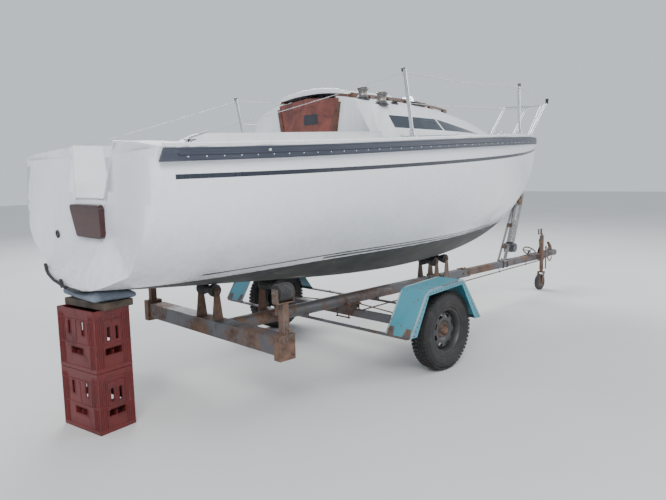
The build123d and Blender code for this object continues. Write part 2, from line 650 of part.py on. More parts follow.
for side, word in ((-1, "starboard"), (1, "port")):
    y = side * TRACK_HALF
    place = Pos(AXLE_X, y, WHEEL_R)
    nodes["tyre_" + word] = place * tyre_form()
    rim = rim_form(side)
    hub = rod((0, side * 10, 0), (0, side * 46, 0), 58)
    hub += rod((0, side * 4, 0), (0, -side * 58, 0), 66)
    hub -= rod((0, side * 4, 0), (0, -side * 80, 0), SPINDLE_D + 2 * PIN_FIT)
    nodes["wheel_rim_" + word] = place * (rim + hub)

    # Mudguard of flat panels with a turned-down outer rim
    g = [(GUARD_AFT_X, GUARD_LOW)] + GUARD_TOPS + [(GUARD_FORE_X, GUARD_LOW)]
    y_in, y_out = side * GUARD_IN, side * GUARD_OUT
    y0, y1 = min(y_in, y_out), max(y_in, y_out)
    whole = prism_xz(g, y0, y1)
    hollow = prism_xz([(g[0][0], g[0][1] - 9)] + g[1:3] + [(g[3][0], g[3][1] - 9)], y0 - 1, y1 + 1, -GUARD_T)
    guard = whole - hollow - box(g[0][0] - 150, g[3][0] + 150, y0 - 5, y1 + 5, 200, GUARD_LOW)
    web = prism_xz(g, *((y0, y0 + GUARD_T) if side < 0 else (y1 - GUARD_T, y1)))
    web -= prism_xz([(g[0][0], g[0][1] - 60)] + g[1:3] + [(g[3][0], g[3][1] - 60)], y0 - 1, y1 + 1, -GUARD_RIM)
    nodes["mudguard_" + word] = guard + web

# Winch post, winch, bow stop
px = WINCH_POST_X
zb = SPINE_Z + bar_half + SEAT
clamp = box(px - 50, px + 50, -48, 48, zb, zb + 8)
leg = None
for side in (-1, 1):
    strut = rod((px - 40, side * 38, zb + 4), (px + WINCH_POST_LEAN - 20, side * 22, WINCH_POST_TOP), 26)
    leg = strut if leg is None else leg + strut
main = rod((px + 40, 0, zb + 4), (px + WINCH_POST_LEAN, 0, WINCH_POST_TOP), 40)
head = box(px + WINCH_POST_LEAN - 50, px + WINCH_POST_LEAN + 30, -45, 45, WINCH_POST_TOP - 20, WINCH_POST_TOP + 20)
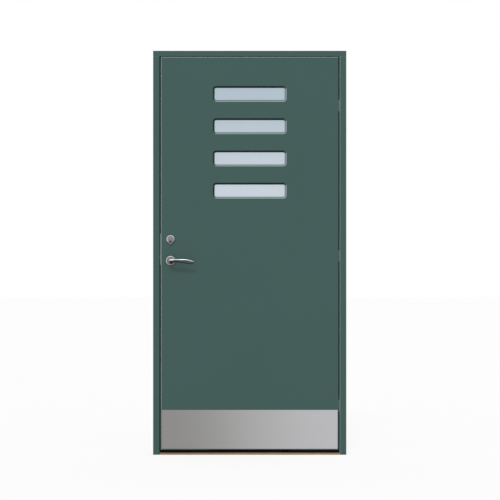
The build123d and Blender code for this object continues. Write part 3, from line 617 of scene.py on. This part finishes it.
class DOOR_OT_roses(bpy.types.Operator):
    """Finish the roses, the cylinder ring, the cylinder and the thumbturn in satin chrome with
    painted highlights and painted shade
    """

    bl_idname = "door.roses"
    bl_label = "Roses and cylinder"

    def execute(self, context):
        chips = colours()
        stops = [(0.0, chips.chrome_dark), (0.12, chips.chrome_low), (0.35, chips.chrome_front),
                 (0.55, chips.chrome_front), (0.7, chips.chrome_rim)]
        wear(chrome_finish("satin_chrome", stops, 0.4), "cylinder_body", "thumbturn")
        for plate in ("outside_rose", "inside_rose", "thumbturn_rose"):
            wear(self.round_plate(plate, chips), plate)
        wear(self.round_plate("cylinder_ring", chips, "cylinder_plug"), "cylinder_ring")
        plug = Finish("worn_plug", Metallic=1.0)
        scratches = plug.noise(700, 3, (1, 1, 0.2))
        plug.feed("Base Color", scratches.mix([part * 0.8 for part in chips.plug], chips.plug))
        plug.feed("Roughness", 0.3 + 0.15 * scratches)
        wear(plug, "cylinder_plug")
        return {"FINISHED"}

    def round_plate(self, node, chips, plug=None):
        """Satin chrome with a painted highlight on its rim and round a plug, or painted shade and
        reflection of the lever under a neck
        """
        finish = Finish(f"satin_chrome_{node}", Metallic=1.0)
        low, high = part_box(node)
        middle = (low + high) / 2
        radius = (high.x - low.x) / 2
        across, rise, distance = self.round_places(finish, middle.x, high.z - radius, radius)
        # Painted highlight on the rim, paler above and to the lock side
        lit = (0.9 + 0.8 * rise - 0.4 * across).rise(0.0, 1.1)
        rim = distance.rise(0.74, 0.84)
        painted_highlight_chip = chips.chrome_light if plug else chips.chrome_rim
        if plug:
            low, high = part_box(plug)
            middle = (low + high) / 2
            radius = (high.x - low.x) / 2
            _, above, away = self.round_places(finish, middle.x, middle.z, radius)
            # Painted highlight round the plug, paler above it
            collar = away.rise(0.9, 1.05) * (1 - away.rise(1.45, 1.7))
            coat = (collar * (0.6 + 0.3 * above)).mix(chips.chrome_front, painted_highlight_chip)
        else:
            # Painted shade and reflection of the lever below the neck
            painted_shade_under_neck = (-1 * rise).rise(0.1, 0.35) * across.rise(-0.45, 0.1)
            painted_shade_under_neck = painted_shade_under_neck * (1 - distance.rise(0.62, 0.8))
            coat = painted_shade_under_neck.mix(chips.chrome_front, chips.chrome_dark)
        finish.feed("Base Color", rim.mix(coat, lit.mix(chips.chrome_front, painted_highlight_chip)))
        finish.feed("Roughness", 0.34 + 0.08 * finish.noise(500, 2))
        return finish

    def round_places(self, finish, middle, height, radius):
        """How far a point is right of a round piece's middle, above it and from it, in radii"""
        side, _, up = finish.axes()
        across = (side - middle) / radius
        rise = (up - height) / radius
        return across, rise, (across * across + rise * rise).root()


class DOOR_OT_lock(bpy.types.Operator):
    """Finish the lock case, its bolts, the forend and the strike plate"""

    bl_idname = "door.lock"
    bl_label = "Lock"

    def execute(self, context):
        chips = colours()
        plate = Finish("brushed_forend", Metallic=1.0)
        # Brushed steel, dimmed and tinted green as painted shade and a painted reflection of the
        # paint, on the forend and the strike plate
        shade = [part * 0.9 for part in chips.forend]
        brushed(plate, plate.noise(9).mix(shade, chips.forend), (900, 900, 4))
        wear(plate, "forend", "strike_plate")
        wear(zinc_finish(), "lock_case", "lock_case_cover", "spindle", "follower", "latch_bolt",
             "deadbolt", "lock_cam")
        return {"FINISHED"}


class DOOR_OT_latch_spring(bpy.types.Operator):
    """Wind the latch's spring"""

    bl_idname = "door.latch_spring"
    bl_label = "Latch spring"

    def execute(self, context):
        low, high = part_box("latch_spring")
        wire = sizes().spring_wire
        turns = sizes().spring_turns
        middle = (low + high) / 2
        start = (low.x + wire, middle.y, middle.z)
        bpy.ops.mesh.primitive_circle_add(
            vertices=WIRE_SIDES, radius=wire, location=start, rotation=(pi / 2, 0, 0)
        )
        item = context.object
        bpy.ops.object.transform_apply(location=False)
        bpy.ops.object.mode_set(mode="EDIT")
        bpy.ops.mesh.select_all(action="SELECT")
        bpy.ops.transform.translate(value=(0, 0, (high.z - low.z) / 2 - wire))
        bpy.ops.object.mode_set(mode="OBJECT")
        pitch = (high.x - low.x - 2 * wire) / turns
        fineness = {"steps": STEPS_IN_A_TURN, "render_steps": STEPS_IN_A_TURN}
        harden(item, "SCREW", axis="X", screw_offset=pitch, iterations=turns, **fineness)
        take_up("modelled_latch_spring")
        bpy.ops.mesh.select_all(action="DESELECT")
        bpy.ops.mesh.select_non_manifold()
        bpy.ops.mesh.fill_holes(sides=0)
        put_down(item, "leaf")
        wear(zinc_finish(), item)
        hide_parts("latch_spring")
        travel = next(joint["range_m"][1] for joint in JOINTS if joint["name"] == "latch_slide")
        kept = 1 - travel / (high.x - low.x)
        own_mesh(item)
        return {"FINISHED"}


def zinc_finish():
    """Plated steel with a faint spangle"""
    chips = colours()
    finish = Finish("plated_zinc", Metallic=1.0)
    sockets = {"Vector": finish.place(), "Scale": 160.0}
    spangle = finish.pen.node("ShaderNodeTexVoronoi", sockets=sockets)
    shade = [part * 0.8 for part in chips.zinc]
    finish.feed("Base Color", spangle.rise(0, 0.8).mix(chips.zinc, shade))
    finish.feed("Roughness", 0.32 + 0.12 * finish.noise(90))
    return finish


class DOOR_OT_hinges(bpy.types.Operator):
    """Finish the hidden hinges, their pins and the frame's fixing sleeves"""

    bl_idname = "door.hinges"
    bl_label = "Hinges"

    def execute(self, context):
        heights = ("top", "middle", "bottom")
        halves = [f"hinge_{half}_{height}" for half in ("bracket", "arm") for height in heights]
        wear(zinc_finish(), *halves, "hinge_pins", "frame_fixing_sleeves")
        return {"FINISHED"}


class DOOR_OT_screws(bpy.types.Operator):
    """Model a countersunk screw for each screw node and set a copy in each of its places"""

    bl_idname = "door.screws"
    bl_label = "Screws"

    def execute(self, context):
        finish = zinc_finish()
        for node, body, facing in SCREW_SETS:
            low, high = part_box(node)
            heights = sorted(vertex.co.z for vertex in NODES[node].data.vertices)
            groups = [[heights[0]]]
            for height in heights[1:]:
                if height - groups[-1][-1] > sizes().screw_head:
                    groups.append([])
                groups[-1].append(height)
            top = high.x if facing > 0 else low.x
            depth = (low.y + high.y) / 2
            places = [Vector((top, depth, (group[0] + group[-1]) / 2)) for group in groups]
            first = self.screw(f"modelled_{node}", places[0], facing, high.x - low.x)
            copies = [first]
            for place in places[1:]:
                copy = first.copy()
                copy.data = first.data.copy()
                copy.location = place - places[0]
                context.collection.objects.link(copy)
                copies.append(copy)
            bpy.ops.object.select_all(action="DESELECT")
            for copy in copies:
                copy.select_set(True)
            context.view_layer.objects.active = first
            bpy.ops.object.join()
            bpy.ops.object.transform_apply()
            put_down(first, body)
            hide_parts(node)
            wear(finish, first)
        return {"FINISHED"}

    def screw(self, name, place, facing, reach):
        """A countersunk head with a cross recess, whose top is at its place, and a pointed shank"""
        gauge = sizes()
        taper = gauge.screw_head - gauge.screw_shank
        turn = (0, facing * pi / 2, 0)
        middle = place - Vector((facing * taper / 2, 0, 0))
        bpy.ops.mesh.primitive_cylinder_add(
            vertices=SCREW_SIDES, radius=gauge.screw_head, depth=taper,
            location=middle, rotation=turn,
        )
        item = take_up(name)
        back = place.x - facing * taper
        pick(item, "faces", lambda spot: abs(spot.x - back) < TOUCH)
        shank = gauge.screw_shank / gauge.screw_head
        at_back = Vector((back, place.y, place.z))
        bpy.ops.transform.resize(value=(1, shank, shank), center_override=at_back)
        bpy.ops.mesh.extrude_region_move(
            TRANSFORM_OT_translate={"value": (-facing * (reach - taper * 2), 0, 0)}
        )
        tip = Vector((back - facing * (reach - taper * 2), place.y, place.z))
        bpy.ops.mesh.extrude_region_move(TRANSFORM_OT_translate={"value": (-facing * taper, 0, 0)})
        bpy.ops.transform.resize(value=(1, POINT, POINT), center_override=tip)
        pick(item, "faces", lambda spot: abs(spot.x - place.x) < TOUCH)
        bpy.ops.mesh.inset(thickness=gauge.screw_head - gauge.recess)

        def between_arms(spot):
            way = spot - place
            return way.length < gauge.recess and abs(abs(way.y) - abs(way.z)) < gauge.recess / 2

        pick(item, "verts", between_arms)
        narrowed = (1, BETWEEN_ARMS, BETWEEN_ARMS)
        bpy.ops.transform.resize(value=narrowed, center_override=place)
        pick(item, "faces", lambda spot: (spot - place).length < TOUCH)
        bpy.ops.mesh.extrude_region_move(
            TRANSFORM_OT_translate={"value": (-facing * gauge.recess_depth, 0, 0)}
        )
        narrowed = (1, RECESS_BOTTOM, RECESS_BOTTOM)
        bpy.ops.transform.resize(value=narrowed, center_override=place)
        bpy.ops.object.mode_set(mode="OBJECT")
        return item


class DOOR_OT_seals(bpy.types.Operator):
    """Finish the rubber seals"""

    bl_idname = "door.seals"
    bl_label = "Seals"

    def execute(self, context):
        chip = colours().gasket
        finish = Finish("rubber", Roughness=0.7, Specular_IOR_Level=0.3)
        finish.feed("Base Color", finish.noise(80).mix([part * 0.8 for part in chip], chip))
        finish.bump(finish.noise(700), 0.1, 0.0003)
        wear(finish, "frame_seal", "threshold_seal")
        return {"FINISHED"}


class DOOR_OT_stage(bpy.types.Operator):
    """Set up the pale floor, the soft light and the camera"""

    bl_idname = "door.stage"
    bl_label = "Stage"

    def execute(self, context):
        scene = context.scene
        studio = scene.door_stage
        bpy.ops.mesh.primitive_plane_add(size=studio.floor_size)
        floor = context.object
        floor.name = "floor"
        finish = Finish("floor", Roughness=1.0, Specular_IOR_Level=0.0)
        finish.shader.inputs["Base Color"].default_value = (*studio.floor_colour, 1)
        pen = finish.pen
        seen = pen.background_rays()
        white = pen.node("ShaderNodeEmission", sockets={"Color": (1, 1, 1, 1), "Strength": 1.0})
        lit = Wire(pen.tree, finish.shader.outputs[0])
        sockets = {0: seen * studio.floor_white, 1: lit, 2: white}
        both = pen.node("ShaderNodeMixShader", sockets=sockets)
        pen.tree.links.new(both.socket, pen.tree.nodes["Material Output"].inputs["Surface"])
        floor.data.materials.append(finish.material)
        world = bpy.data.worlds.new("studio")
        scene.world = world
        world.use_nodes = True
        sky = Wire(world.node_tree)
        seen = sky.background_rays()
        strength = seen + (1 - seen) * studio.sky
        backdrop = world.node_tree.nodes["Background"]
        backdrop.inputs["Color"].default_value = (1, 1, 1, 1)
        world.node_tree.links.new(strength.socket, backdrop.inputs["Strength"])
        lamp = bpy.data.lights.new("key", "SUN")
        lamp.energy = studio.key
        lamp.angle = studio.key_width
        key = bpy.data.objects.new("key", lamp)
        key.rotation_euler = KEY_PLACE.to_track_quat("Z", "Y").to_euler()
        scene.collection.objects.link(key)
        camera = bpy.data.cameras.new("camera")
        camera.sensor_width = studio.sensor_width
        camera.lens = camera.sensor_width * studio.camera_distance / studio.picture_width
        camera.clip_end = studio.sight
        eye = bpy.data.objects.new("camera", camera)
        back = FRAME_LOW.y - studio.camera_distance
        eye.location = (studio.camera_shift, back, studio.camera_height)
        eye.rotation_euler = (pi / 2, 0, 0)
        scene.collection.objects.link(eye)
        scene.camera = eye
        scene.view_settings.view_transform = "Standard"
        return {"FINISHED"}


STEPS = (
    DOOR_OT_paintwork,
    DOOR_OT_threshold,
    DOOR_OT_leaf_inside,
    DOOR_OT_glazing,
    DOOR_OT_gaskets,
    DOOR_OT_kick_plate,
    DOOR_OT_levers,
    DOOR_OT_roses,
    DOOR_OT_lock,
    DOOR_OT_latch_spring,
    DOOR_OT_hinges,
    DOOR_OT_screws,
    DOOR_OT_seals,
    DOOR_OT_stage,
)


class DOOR_PT_panel(bpy.types.Panel):
    """The door's sizes and colours, and a button for each group of pieces"""

    bl_label = "Front door"
    bl_idname = "DOOR_PT_panel"
    bl_space_type = "VIEW_3D"
    bl_region_type = "UI"
    bl_category = "Door"

    def draw(self, context):
        scene = context.scene
        for title, group in (
            ("Colours", scene.door_colours),
            ("Sizes", scene.door_sizes),
            ("Studio", scene.door_stage),
        ):
            box = self.layout.box()
            box.label(text=title)
            for name in group.__annotations__:
                box.prop(group, name)
        for step in STEPS:
            self.layout.operator(step.bl_idname)


CLASSES = (DoorColours, DoorSizes, StageSettings, *STEPS, DOOR_PT_panel)


def register():
    for item in CLASSES:
        bpy.utils.register_class(item)
    bpy.types.Scene.door_colours = PointerProperty(type=DoorColours)
    bpy.types.Scene.door_sizes = PointerProperty(type=DoorSizes)
    bpy.types.Scene.door_stage = PointerProperty(type=StageSettings)


def unregister():
    del bpy.types.Scene.door_stage
    del bpy.types.Scene.door_sizes
    del bpy.types.Scene.door_colours
    for item in reversed(CLASSES):
        bpy.utils.unregister_class(item)


def main():
    register()
    bpy.ops.object.select_all(action="DESELECT")
    for step in STEPS:
        family, action = step.bl_idname.split(".")
        getattr(getattr(bpy.ops, family), action)()


if __name__ == "__main__":
    main()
┄┄┄┄┄┄┄┄┄┄
### PROMPT
The first line of the records and every line down to the line with "head = box(px" must be quoted exactly; leave out all else.

### FINAL RESULT
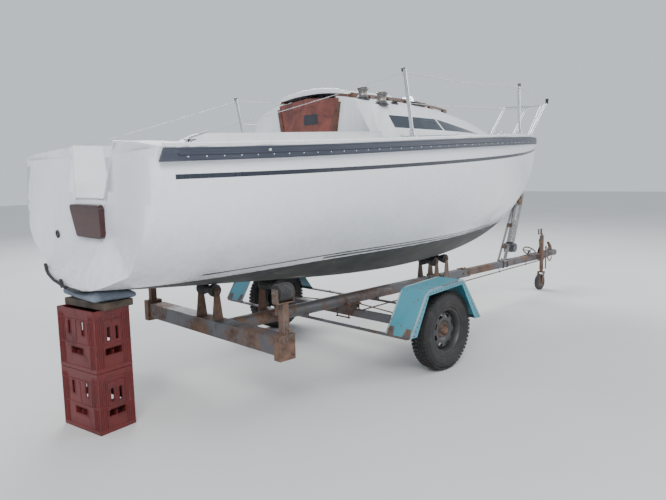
The build123d and Blender code for this object continues. Write part 2, from line 650 of part.py on. More parts follow.
for side, word in ((-1, "starboard"), (1, "port")):
    y = side * TRACK_HALF
    place = Pos(AXLE_X, y, WHEEL_R)
    nodes["tyre_" + word] = place * tyre_form()
    rim = rim_form(side)
    hub = rod((0, side * 10, 0), (0, side * 46, 0), 58)
    hub += rod((0, side * 4, 0), (0, -side * 58, 0), 66)
    hub -= rod((0, side * 4, 0), (0, -side * 80, 0), SPINDLE_D + 2 * PIN_FIT)
    nodes["wheel_rim_" + word] = place * (rim + hub)

    # Mudguard of flat panels with a turned-down outer rim
    g = [(GUARD_AFT_X, GUARD_LOW)] + GUARD_TOPS + [(GUARD_FORE_X, GUARD_LOW)]
    y_in, y_out = side * GUARD_IN, side * GUARD_OUT
    y0, y1 = min(y_in, y_out), max(y_in, y_out)
    whole = prism_xz(g, y0, y1)
    hollow = prism_xz([(g[0][0], g[0][1] - 9)] + g[1:3] + [(g[3][0], g[3][1] - 9)], y0 - 1, y1 + 1, -GUARD_T)
    guard = whole - hollow - box(g[0][0] - 150, g[3][0] + 150, y0 - 5, y1 + 5, 200, GUARD_LOW)
    web = prism_xz(g, *((y0, y0 + GUARD_T) if side < 0 else (y1 - GUARD_T, y1)))
    web -= prism_xz([(g[0][0], g[0][1] - 60)] + g[1:3] + [(g[3][0], g[3][1] - 60)], y0 - 1, y1 + 1, -GUARD_RIM)
    nodes["mudguard_" + word] = guard + web

# Winch post, winch, bow stop
px = WINCH_POST_X
zb = SPINE_Z + bar_half + SEAT
clamp = box(px - 50, px + 50, -48, 48, zb, zb + 8)
leg = None
for side in (-1, 1):
    strut = rod((px - 40, side * 38, zb + 4), (px + WINCH_POST_LEAN - 20, side * 22, WINCH_POST_TOP), 26)
    leg = strut if leg is None else leg + strut
main = rod((px + 40, 0, zb + 4), (px + WINCH_POST_LEAN, 0, WINCH_POST_TOP), 40)
head = box(px + WINCH_POST_LEAN - 50, px + WINCH_POST_LEAN + 30, -45, 45, WINCH_POST_TOP - 20, WINCH_POST_TOP + 20)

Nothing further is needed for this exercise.